The final code considered is the n=2640 and R=1/2 Margulis code [24]. This is a protograph-based code, and here, augmentation is compared to the performance of a serial decoder employing schedule diversity [14] (note that this type of decoder only works for protograph-based codes). This decoder first attempts decoding with an optimized message passing schedule; if decoding fails, then it iteratively reattempts decoding using a scrambled schedule up to a maximum of T attempts. The performances of approximate node-wise scheduling (ANS), backtracking, and G-LDPC decoders are also given for this code (these are also taken from [24]).

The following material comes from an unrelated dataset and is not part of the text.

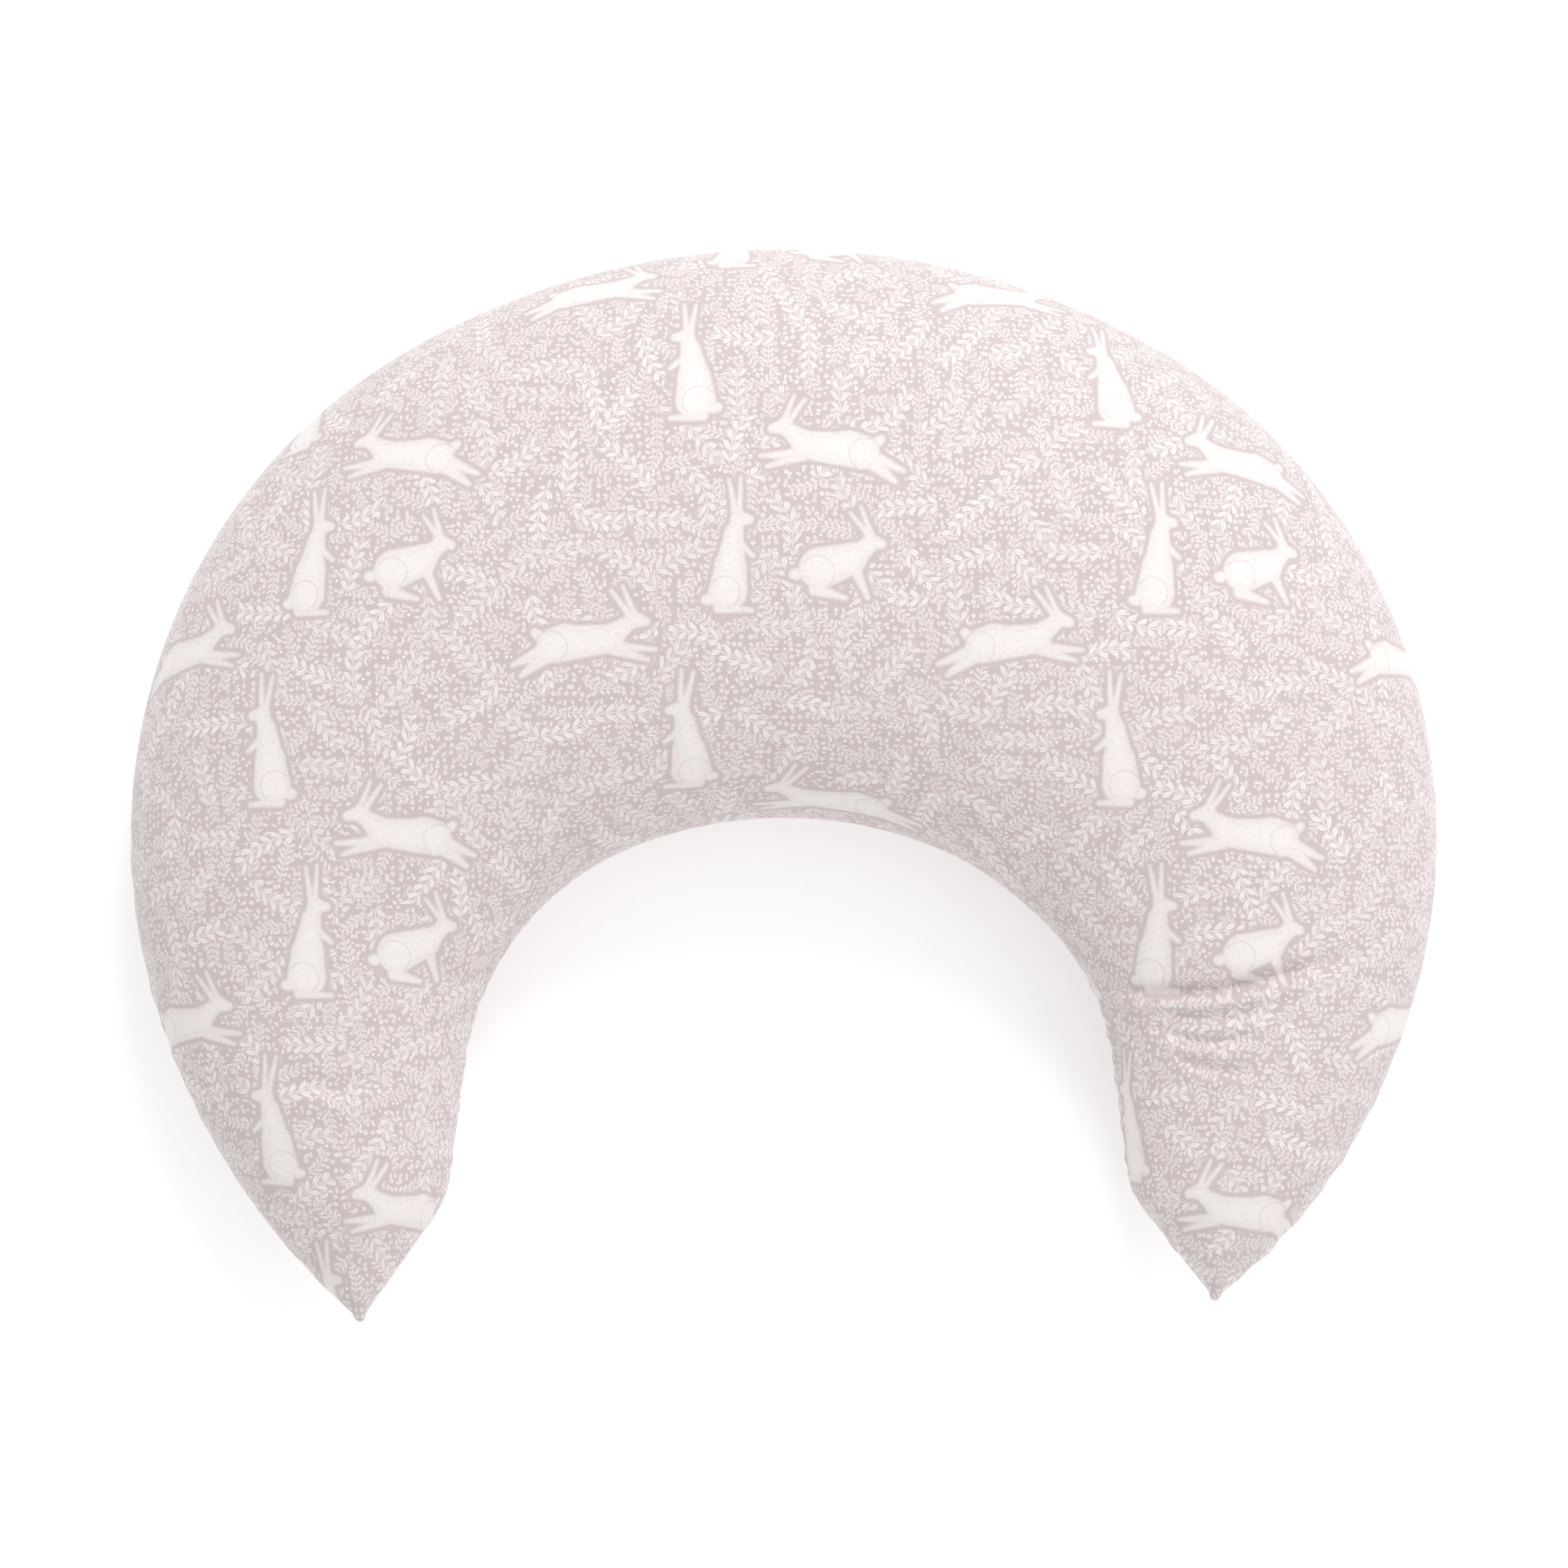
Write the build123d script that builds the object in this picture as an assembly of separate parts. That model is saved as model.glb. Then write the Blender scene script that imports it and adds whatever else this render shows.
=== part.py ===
"""Crescent nursing pillow: a zipped cotton cover over a sewn inner cushion filled with fibre.

Millimetres. +Z is up and the pillow lies on its underside at Z = 0, with the crown towards +Y and the two
horns towards -Y. X = 0 is the mirror plane. The origin is the middle of the footprint.

Every cloth body is lofted through upright ellipses that stand across the crescent, so one set of stations
gives the cover, the liner and the filling by asking for a larger or smaller inset. Both cases are sewn in
the seam plane Z = SEAM_Z, with their seam allowances turned inwards. The zip runs along the crown in the
outer seam, on a true circle, so its slider turns about the centre of that circle.
"""

from build123d import *

import math
import os

# ---- Driving dimensions of the crescent ----------------------------------------------------------
DEPTH = 505.0  # crown to horn tips, along Y
CROWN_Y = DEPTH / 2
MOUTH_Y = CROWN_Y - 268.5  # top of the waist opening

CROWN_R, CROWN_TURN = 355.0, 31.0  # outer outline: four arcs, each tangent to the last (mm, degrees)
SHOULDER_R, SHOULDER_TURN = 258.0, 26.0
FLANK_R, FLANK_TURN = 272.0, 48.0
HORN_R, HORN_TURN = 319.0, 33.1

MOUTH_R, MOUTH_TURN = 191.5, 22.5  # inner outline: two arcs, a straight leg, a corner, the cut end
MOUTH_SIDE_R, MOUTH_SIDE_TURN = 129.0, 59.8
MOUTH_LEG = 56.0
CORNER_R, CORNER_TURN = 40.0, 27.4
HORN_END = 57.5

# ---- Driving dimensions of the filled shape ------------------------------------------------------
CROWN_HALF_WIDTH = 134.2  # half of the distance from crown to mouth
CROWN_HALF_HEIGHT = 83.0
FULLNESS = 0.7  # half height goes with half width to this power
BELLY_Z = 78.0  # height of the widest line at the crown
SEAM_Z = 56.0  # height of the seam plane, and of the horn tips
TIP_HALF_WIDTH = 2.5  # where each loft stops
BELLY_POWER = 3  # how fast the widest line comes down to the seam as the crescent narrows
FACING_BEND = (0.3, 0.85)  # how the inner outline's shares lag behind the outer one's
STATIONS = (0.09, 0.18, 0.27, 0.37, 0.47, 0.57, 0.66, 0.74, 0.81, 0.87, 0.92, 0.955, 0.98)

# ---- Cloth, seams and gaps -----------------------------------------------------------------------
COVER_CLOTH = 1.0
COVER_ALLOWANCE = 10.0  # seam allowance turned in, measured from the outer face
LINER_CLOTH = 0.8
LINER_GAP = (13.5, 2.4)  # liner inside cover: in plan, clear of the allowance, and in height
LINER_ALLOWANCE = 7.0
FILL_GAP = (22.5, 4.6)
SEAM_GAP = 0.6  # each panel's edge to the seam plane
THREAD = 0.5
THREAD_GAP = 0.9
STITCH_IN = 3.2  # stitch line, measured from the outer face of the cloth
CLOSING_COUNT, CLOSING_PITCH_DEG = 24, 1.4  # whip stitches over the filling opening, at the mouth
CLOSING_HEIGHT, CLOSING_LIFT, CLOSING_LEAN_DEG = 4.0, 2.4, 20.0

# ---- Zip -----------------------------------------------------------------------------------------
ZIP_HALF_ANGLE = 27.5  # slot in the crown seam, each side of the mirror plane
SLOT_HALF = 5.0
TAPE_HALF, TAPE_INNER, TAPE_THICK = 13.0, 1.3, 0.6
TAPE_DEPTH = COVER_CLOTH + 1.0  # outer face of the tape under the outer face of the cover
TAPE_OVERRUN = 1.2  # degrees past the slot at each end
TEETH_PITCH, TOOTH_LENGTH = 2.5, 1.0
TEETH_HALF, TOOTH_OVERLAP = 3.0, 0.8
BEAD_WIDTH, TOOTH_ROOT = 1.2, 1.1  # the bead, and where the teeth start in it, from its outer side
TEETH_TOP, TEETH_FOOT = 1.0, -1.15
STOP_LENGTH, STOP_GAP = 2.0, 0.4
SLOT_DEPTH = 14.0
ALLOWANCE_CLEAR = 4.5  # half height of the room behind the cloth at the ends of the tapes
ROOM_GAP, ROOM_OVERRUN = 0.6, 0.4  # that room from the back of the cloth, and past the tape ends in degrees
TOPSTITCH_UP, TOPSTITCH_DOWN = 7.5, -7.0  # rows of stitching over and under the seam plane
TOPSTITCH_LIFT = 1.0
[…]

Augmented decoders with N=10, N=100, and N=1000 candidates were tested, and the results are shown in Fig. 9. An augmentation density of 2% was used at all SNR values considered. It can be seen that at 2.3 dB, the augmented decoder with ten candidates is able to outperform the backtracking and G-LDPC decoders and gives similar performance to the ANS decoder. The schedule diversity decoder has a performance between that of an augmented decoder with 10 candidates and one with 100 candidates (it can be matched by using approximately 35 candidates).

Fig. 9

Margulis FER plot. FER performance of augmented decoders for the n=2640 and R=1/2 Margulis code. Also shown are the performances of ANS, backtracking, G-LDPC, and schedule diversity decoders

5 Conclusions

We proposed the use of a decoder based on graph augmentation for mitigating trapping sets and thus error floors in LDPC codes. The performance of the proposed decoder was tested through computer simulation on a number of different LDPC codes (both regular and irregular). In all cases, the augmented decoder provided a lower error floor frame error rate than other modified belief propagation decoders presented in the literature.